The refined product squeeze is worse. Global commercial refined products stocks have fallen from about 50 days of demand before the US-Israeli war on Iran to about 45 days now , according to Goldman. Jet fuel is the tightest. A Goldman Sachs research report estimates that Europe's commercial jet fuel inventories are slated to dip below the International Energy Agency's critical 23-day shortage threshold sometime in June , Fortune reported. Rystad Energy's chief economist warned the situation "within the next three, four weeks can become systemic, so you can have severe cuts of flights in Europe already starting in May and June" .
Airlines are already trimming. Scandinavian airline SAS cancelled 1,000 flights in April, while Ryanair's CEO said the carrier would look to cancel some flights and reduce capacity over the summer if the fuel shortage continued . Spirit Airlines shut down its operations over the weekend after talks for a government bailout fell through , CNBC reported. Budget carriers go first. Legacy carriers just raise prices.
What About Italy's Green Transition?
It's stalling. Italy has taken significant steps in its green transition over the past decade, but the current government under prime minister Giorgia Meloni is also determined to make the country a "gas hub" in the Mediterranean Sea, and researchers and NGOs have criticized the country's draft plan to reach EU 2030 climate targets for being vague about key topics such as phasing out oil, coal and gas , Clean Energy Wire reported.

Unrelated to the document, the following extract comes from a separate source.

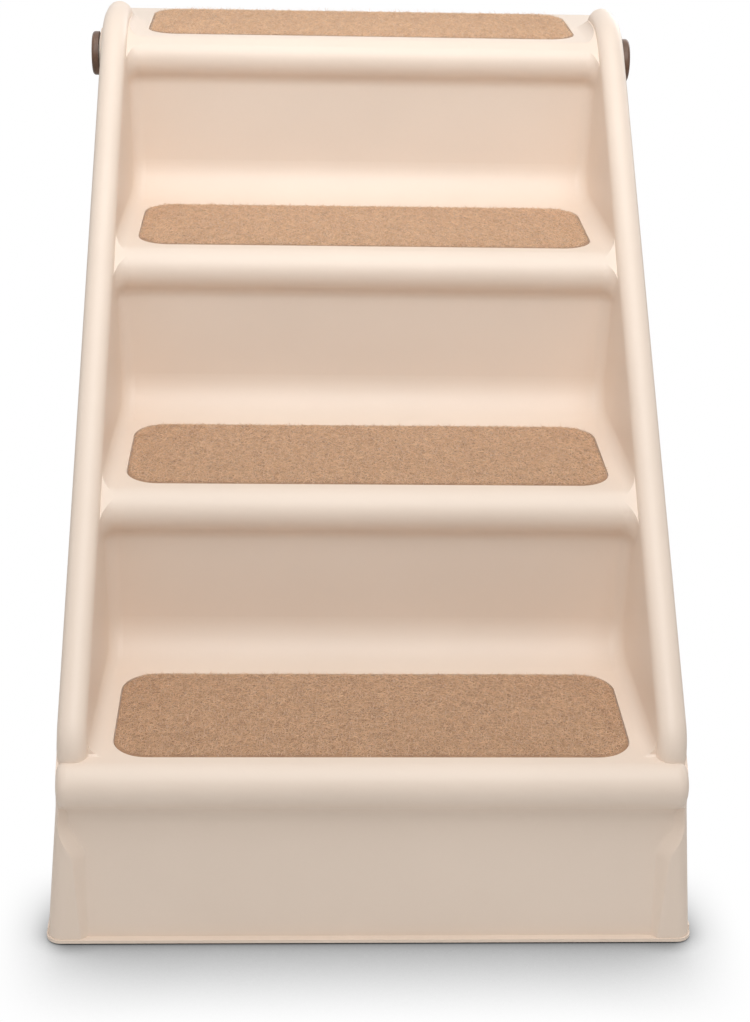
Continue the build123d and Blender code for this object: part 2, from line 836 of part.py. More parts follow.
with BuildPart() as pivot_screw:
    with BuildSketch(Plane.YZ.offset(arm_in_x)):
        with Locations((pivot_y, pivot_z)):
            Circle(screw_head_radius)
    extrude(amount=-screw_head)
    fillet(pivot_screw.faces().sort_by(Axis.X)[0].edges(), screw_head / 2)
    with BuildSketch(Plane.YZ.offset(arm_in_x)):
        with Locations((pivot_y, pivot_z)):
            Circle(screw_radius)
    extrude(amount=screw_length)
    with BuildSketch(Plane.YZ.offset(arm_in_x - screw_head)):
        with Locations((pivot_y, pivot_z)):
            RegularPolygon(socket_radius, 6)
    extrude(amount=socket_depth, mode=Mode.SUBTRACT)

with BuildPart() as lock_bolt:
    with BuildSketch(Plane.YZ.offset(bolt_start_x)):
        with Locations((leg_mid_y, bolt_z)):
            Circle(bolt_radius)
    extrude(amount=bolt_length)
    chamfer(lock_bolt.faces().sort_by(Axis.X)[-1].edges(), bolt_tip_chamfer)

with BuildPart() as bolt_tab:
    with BuildSketch(Plane.YZ.offset(bolt_start_x)):
        with Locations((leg_front_y - tab_height, bolt_z)):
            Rectangle(tab_height + leg_thick / 2 - slot_gap, tab_width, align=(Align.MIN, Align.CENTER))
    extrude(amount=tab_length)
    fillet(bolt_tab.faces().sort_by(Axis.Y)[0].edges(), tab_round)
    with BuildSketch(Plane.YZ.offset(bolt_start_x)):
        with Locations((leg_mid_y, bolt_z)):
            Circle(bolt_radius + seat_gap)
    extrude(amount=tab_length, mode=Mode.SUBTRACT)

with BuildPart() as stop_pad:
    with BuildSketch(Plane.XY.offset(leg_top_z + face_gap)):
        with Locations((arm_mid_x, pivot_y + leg_offset / 2)):
            RectangleRounded(pad_width, pad_length, pad_round)
    extrude(amount=top_z - shell_wall - leg_top_z - face_gap)

with BuildPart() as base_foot:
    with BuildSketch(Plane.XY):
        with Locations((foot_x, foot_y)):
            RectangleRounded(foot_width, foot_length, foot_round)
        with Locations(*base_screw_spots):
            Circle(foot_screw_radius + seat_gap, mode=Mode.SUBTRACT)
    extrude(amount=foot_thick)
    with BuildSketch(Plane.XY):
        with Locations(*base_screw_spots):
            Circle(foot_screw_head_radius + seat_gap)
    extrude(amount=foot_screw_sink + foot_screw_head, mode=Mode.SUBTRACT)

with BuildPart() as leg_foot:
    with BuildSketch(Plane.XY):
        with Locations((leg_foot_x, leg_mid_y)):
            RectangleRounded(leg_foot_length, leg_foot_width, foot_round)
            Circle(foot_screw_radius + seat_gap, mode=Mode.SUBTRACT)
    extrude(amount=leg_floor_gap)
    with BuildSketch(Plane.XY):
        with Locations((leg_foot_x, leg_mid_y)):
            Circle(foot_screw_head_radius + seat_gap)
    extrude(amount=foot_screw_sink + foot_screw_head, mode=Mode.SUBTRACT)

pairs = {
    "pivot_knob": pivot_knob,
    "pivot_bush": pivot_bush,
    "pivot_washer": pivot_washer,
    "pivot_screw": pivot_screw,
    "lock_bolt": lock_bolt,
    "bolt_tab": bolt_tab,
    "stop_pad": stop_pad,
    "base_foot": base_foot,
    "leg_foot": leg_foot,
}
for name, piece in pairs.items():
    piece.part.label = f"{name}_right"
    export_step(piece.part, f"parts/{name}_right.step")
    with BuildPart() as other:
        add(mirror(piece.part, about=Plane.YZ, mode=Mode.PRIVATE))
    other.part.label = f"{name}_left"
    export_step(other.part, f"parts/{name}_left.step")

# Screws that hold the feet from below
screw_groups = {"base_foot_screws": base_screw_spots, "leg_foot_screws": [(leg_foot_x, leg_mid_y)]}
for name, spots in screw_groups.items():
    with BuildPart() as foot_screws:
        with BuildSketch(Plane.XY.offset(foot_screw_sink)):
            with Locations(*spots):
                Circle(foot_screw_head_radius)
        extrude(amount=foot_screw_head)
        with BuildSketch(Plane.XY.offset(foot_screw_sink)):
            with Locations(*spots):
                Circle(foot_screw_radius)
        extrude(amount=foot_screw_length)
        mirror(about=Plane.YZ)
    foot_screws.part.label = name
    export_step(foot_screws.part, f"parts/{name}.step")
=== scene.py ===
"""Folding pet stairs with four carpeted treads, dressed for a studio picture."""

import logging
import math
from dataclasses import dataclass, field
from enum import Enum

import bmesh
import bpy
from mathutils import Matrix, Vector

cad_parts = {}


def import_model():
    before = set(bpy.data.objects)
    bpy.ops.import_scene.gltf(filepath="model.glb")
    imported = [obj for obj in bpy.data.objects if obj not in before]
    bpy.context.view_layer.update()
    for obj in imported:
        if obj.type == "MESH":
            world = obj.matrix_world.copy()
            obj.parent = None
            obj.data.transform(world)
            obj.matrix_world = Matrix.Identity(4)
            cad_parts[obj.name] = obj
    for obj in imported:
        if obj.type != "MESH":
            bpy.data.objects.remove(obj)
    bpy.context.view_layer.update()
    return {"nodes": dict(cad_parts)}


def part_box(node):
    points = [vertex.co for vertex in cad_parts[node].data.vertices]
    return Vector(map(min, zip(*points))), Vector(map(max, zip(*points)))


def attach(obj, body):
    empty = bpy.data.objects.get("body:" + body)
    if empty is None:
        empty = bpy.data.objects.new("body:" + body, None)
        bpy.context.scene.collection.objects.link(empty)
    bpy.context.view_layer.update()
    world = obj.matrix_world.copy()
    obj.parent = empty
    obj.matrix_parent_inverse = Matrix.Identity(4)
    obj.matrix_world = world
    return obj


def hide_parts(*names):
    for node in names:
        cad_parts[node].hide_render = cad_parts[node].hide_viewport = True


LOG = logging.getLogger("pet_stairs")
MM = 0.001
TREADS = (1, 2, 3, 4)
Colour = tuple[float, float, float, float]
Place = tuple[float, float, float]


def shade(red: float, green: float, blue: float) -> Colour:
    """Turns display colour shares into the linear colour that a shader takes.

    Args:
        red: Display red from 0 to 1.
        green: Display green from 0 to 1.
        blue: Display blue from 0 to 1.

    Returns:
        The linear colour with full alpha.
    """

    def linear(share: float) -> float:
        """Takes one display share to its linear share.

        Args:
            share: Display share from 0 to 1.

        Returns:
            The linear share.
        """
        if share <= 0.04045:
            return share / 12.92
        return ((share + 0.055) / 1.055) ** 2.4

    return linear(red), linear(green), linear(blue), 1.0


def show(name: str, data: bpy.types.ID) -> bpy.types.Object:
    """Puts data in the scene as an object at the origin.

    Args:
        name: The object's name.
        data: Its mesh, camera or light.

    Returns:
        The new object.
    """
    thing = bpy.data.objects.new(name, data)
    bpy.context.scene.collection.objects.link(thing)
    return thing


def mesh_from(name: str, work: bmesh.types.BMesh) -> bpy.types.Mesh:
    """Keeps a finished bmesh as mesh data and frees it.

    Args:
        name: The mesh's name.
        work: The bmesh to keep.

    Returns:
        The mesh.
    """
    data = bpy.data.meshes.new(name)
    work.to_mesh(data)
    work.free()
    return data


def dress(piece: bpy.types.Object, material: bpy.types.Material) -> None:
    """Gives a piece one material in place of all it had."""
    piece.data.materials.clear()
    piece.data.materials.append(material)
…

A report by Reclaim Finance indicates a 22 percent decrease in annual renewable energy investments compared to earlier targets, now planning 1.4 billion euros annually from 2025 to 2028 . Meanwhile, Italy's cabinet approved a €3 billion Energy Decree designed to reimburse gas-fired power plants for the cost of carbon permits under the EU's Emissions Trading System, in effect removing carbon charges from the price paid by all consumers . Italy has the second-highest electricity prices in Europe for companies and fourth-highest for households , Energy Connects noted.
The Meloni government is caught between industrial competitiveness and climate commitments. At an informal EU summit in April, Meloni rejected proposals by European Commission President Ursula von der Leyen to overcome the energy crisis triggered by the war in Iran, calling them "a step forward but not enough" . She wants European loans for energy infrastructure—a "SAFE program" model for energy, not just defense. Italy's decision to change gas supply from Russia to Qatar "at this point, with the war in Iran, is a big issue," according to Davide Chiaroni of Politecnico di Milano .

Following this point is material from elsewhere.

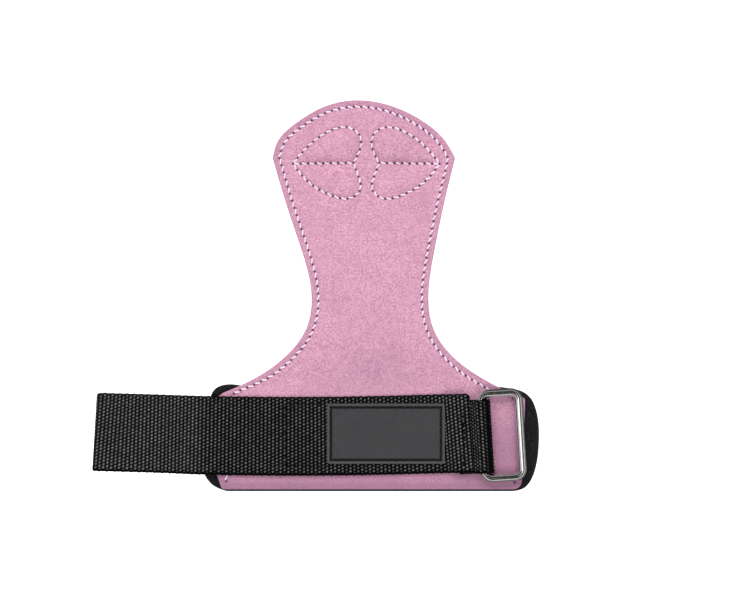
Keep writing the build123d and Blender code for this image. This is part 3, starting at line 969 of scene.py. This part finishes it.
def webbing_grid(line, sides, width, thickness, sealed=False):
    """The surface of a webbing that follows a line: its points and the weave's height, for each step along it
    and round it, the height dimmed towards the edges as painted shade. A sealed webbing is cut and
    heat-sealed at both ends."""
    section, facing, around = webbing_section(width, thickness)
    tangent = np.gradient(line, axis=0)
    tangent /= np.linalg.norm(tangent, axis=1)[:, None]
    up = np.cross(tangent, sides)
    distance = along(line)[:, None]
    across, out = (np.repeat(section[None, :, k], len(line), axis=0) for k in (0, 1))
    plain = np.where(across < 0, PLAIN_SELVEDGE, 0)
    selvedge = smooth((width / 2 - np.abs(across) - plain) / SELVEDGE_FADE)
    depth = WEAVE_DEPTH * (0.4 + 0.6 * selvedge)
    gaps = (distance, distance[-1] - distance) if sealed else ()
    for gap in gaps:
        corner = edge_drop(gap, SEALED_R)
        across = across * (width / 2 - corner) / (width / 2)
        out = out * (0.55 + 0.45 * smooth(gap / 1.0))
        depth = depth * (0.6 + 0.4 * smooth(gap / 1.5))
    height = weave(np.repeat(distance, len(section), axis=1), around[None, :])
    out_of = facing[None, :, :1] * sides[:, None, :] + facing[None, :, 1:] * up[:, None, :]
    base = line[:, None, :] + across[..., None] * sides[:, None, :] + out[..., None] * up[:, None, :]
    # the second value sets the colour: dimmed towards both edges, most on the plain lower one, as painted
    # shade
    return base + out_of * ((height - 1) * depth)[..., None], height * (0.2 + 0.8 * selvedge)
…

Meanwhile, in Central Asia
The Astana International Financial Centre Court has authorized the compulsory enforcement of approximately $1.4 billion against Russian company Gazprom in favor of Naftogaz of Ukraine, recognizing the arbitral award and allowing for its enforcement within Kazakhstan , Naftogaz announced Tuesday. "This is the first public foreign court decision allowing the compulsory enforcement of this arbitration award in a separate jurisdiction," said Naftogaz CEO Serhii Koretsky .
The dispute stems from Gazprom's refusal to pay for contracted gas transit volumes after Russia's occupation made the Sokhranivka metering station unusable in May 2022. A Zurich-seated tribunal ordered Gazprom to pay $1.37 billion in principal for unpaid transit services in June 2025 . The Russian company appealed to the Swiss Federal Supreme Court, which rejected its request to suspend enforcement in November 2025 and dismissed the appeal on the merits on March 13, 2026 .
Gazprom's main asset in Kazakhstan—a 50% stake in KazRosGas LLP, which processes Karachaganak gas for Orenburg and handles its subsequent sale—may be under threat , according to EADaily. The ruling gives Naftogaz a legal path to seize tangible assets, not just paper judgments.